In 2018, she started UNest, and the company officially launched in February of 2020. The product initially focused on 529s but quickly pivoted to UTMAs, which offer more flexibility based on customer feedback.
UNest currently has 450,000 users, close to 150 brand partners, and has raised nearly $40 million to date.”
How did you come up with your startup's name? Did you have other names you considered?
“The inspiration behind UNest was the combination of the word ‘Nest’ like in ‘build a nest for your child’ and parents called ‘empty nesters’ when their kids leave home. And ‘U’ is an abbreviated version for ‘You.’ It just means we've built a product for our customers with ‘You’ in mind.”
Did you always want to start your own business? What made you want to become an entrepreneur?
“I never thought I’d become an entrepreneur, but once I identified the problem, I knew it was something worth solving.”
Feeling inspired? Learn how to launch your company with our guide on how to start a startup.
Did you encounter any roadblocks when launching your startup? If so, what were they and what did you do to solve them?
“One of the biggest challenges early on was working with the states on the 529 plans. Their technology was completely antiquated. They required us to send faxes to open accounts, and they couldn’t handle the volume of business we were sending them. Plus, they really didn’t want low balance accounts, which was disappointing.”
Who is your target market? How did you establish the right market for your startup?
“Our target market is anyone who has a child and wants to begin saving and investing for their future. This could be parents, grandparents, aunts, uncles, or friends who want to set up someone they love for future financial success.”
What's your marketing strategy?
“Word of mouth and influencer marketing is huge for us. A lot of our customers tell their family and friends about how much they love our product. We’ve also started to do more traditional advertising.”
How did you acquire your first 100 customers?
“We reached out to our network to help open our first 100 accounts.”
What are the key customer metrics / unit economics / KPIs you pay attention to to monitor the health of your business?
“User growth, user engagement, retention, lifetime value.”
What's your favorite startup book and podcast?
“‘How I Built This.’”
What is a song or artist that you listen to for motivation?
“‘I Will Survive’ by Gloria Gaynor.”
Is there a tool, app, or resource that you swear by to help run your startup?
“Braze, Plaid, Trello, Figma.”
What is something that surprised you about entrepreneurship?
“I think that if people knew how hard it was, a lot of entrepreneurs wouldn’t do it.”
How do you achieve work/life balance as a founder?
“Eating well is important for your health, and I try to find time to do things I enjoy outside of work. My husband, children, and dog help keep me grounded.”
What is a strategy you use to stay productive and focused?
“I try to focus on one thing at a time and tackle things in chunks so that everything feels manageable and not overwhelming. I also keep a to-do list and check things off as they’re completed.
And, of course, I live by my calendar.”
Did you have to develop any habits that helped lead you to success? If so, what are they?

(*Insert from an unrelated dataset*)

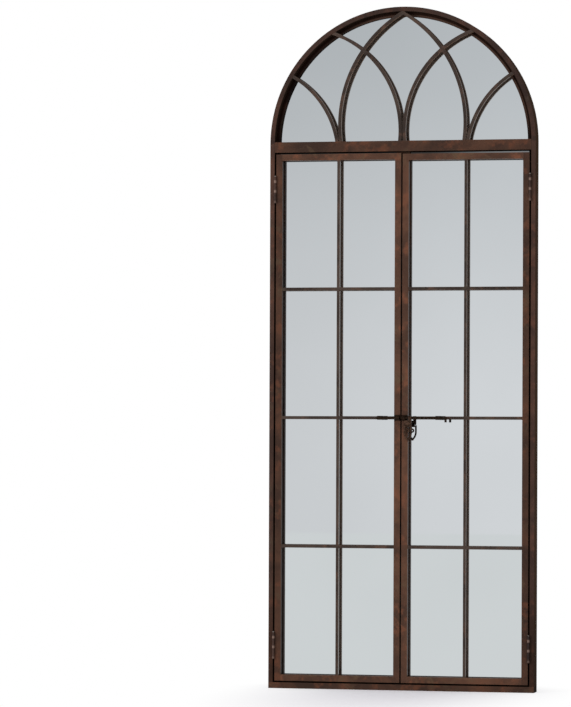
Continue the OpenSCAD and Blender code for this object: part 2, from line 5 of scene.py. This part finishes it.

“You have to learn to say no. I think that’s really tough for people, particularly first-time founders, but you’re always going to be pulled in a million different directions, and it’s crucial that you protect your time and energy. If you don’t, you will get burnt out very quickly, and you won’t be able to prioritize the things that truly matter.”
What was your first job and what did it teach you?
“My first job was working as a housekeeper in a hotel in Key West, and it taught me the importance of hard work and that there is no task that is too big or too small, particularly when you’re starting a business. At a startup, everyone must wear a lot of hats.”